43 | 2023
Nocturnal cities: past, present, and future
Cidades nocturnas: passado, presente e futuro
This special issue offers a selection of the most recent work in the field of urban night studies at a global scale. The first article of this special issue is co-authored by Martin Magidi and Tawanda Jimu. In their article “Urban livelihoods beyond industrial ruins : The birth of an informal nighttime economy in Norton, Zimbabwe”, they explore the emergence of an informal nighttime economy in Norton, Zimbabwe as a creative response to daytime work scarcity, regulations, and competition. It reveals how residents, facing the decline of traditional industries and increased urban poverty, innovatively turn to nocturnal activities to supplement their incomes. Using Long’s Actor-oriented theory, the study portrays these individuals as proactive agents who utilise the night as a vital space-time resource, circumventing daytime limitations. Through ethnographic methods, it showcases diverse ventures like night vending, informal fishing, and leisure activities, underscoring the community’s resilience and adaptability in an economically challenging environment.
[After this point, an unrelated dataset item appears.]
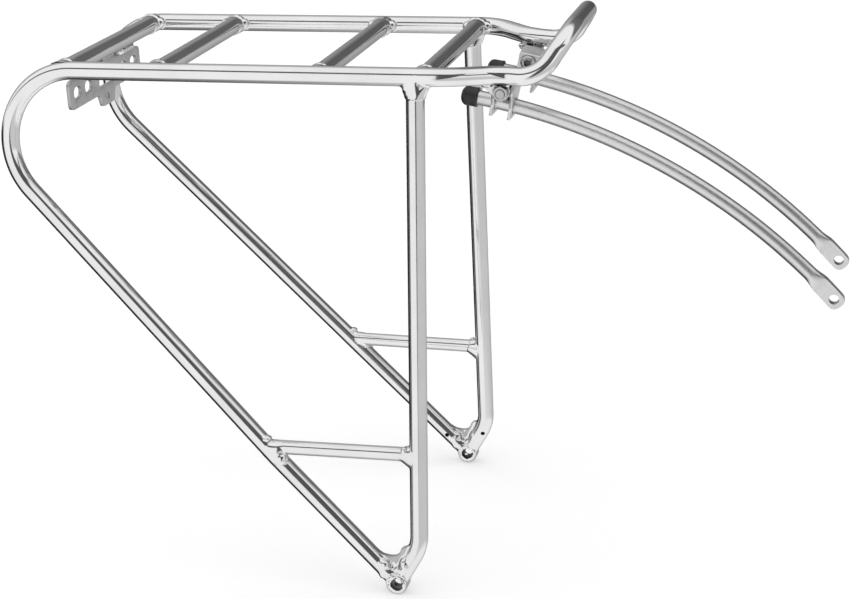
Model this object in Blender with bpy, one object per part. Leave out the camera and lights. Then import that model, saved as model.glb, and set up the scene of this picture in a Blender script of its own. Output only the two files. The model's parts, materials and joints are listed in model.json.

This shift to nocturnal activities is both a survival tactic and a demonstration of entrepreneurial spirit, marking a significant adaptation in the face of Norton’s economic hardships. This article enriches nighttime studies by providing a nuanced understanding of the nocturnal economy in a developing country, highlighting the informal sector’s role, and underscoring the agency of individuals in adapting to and shaping their economic environments.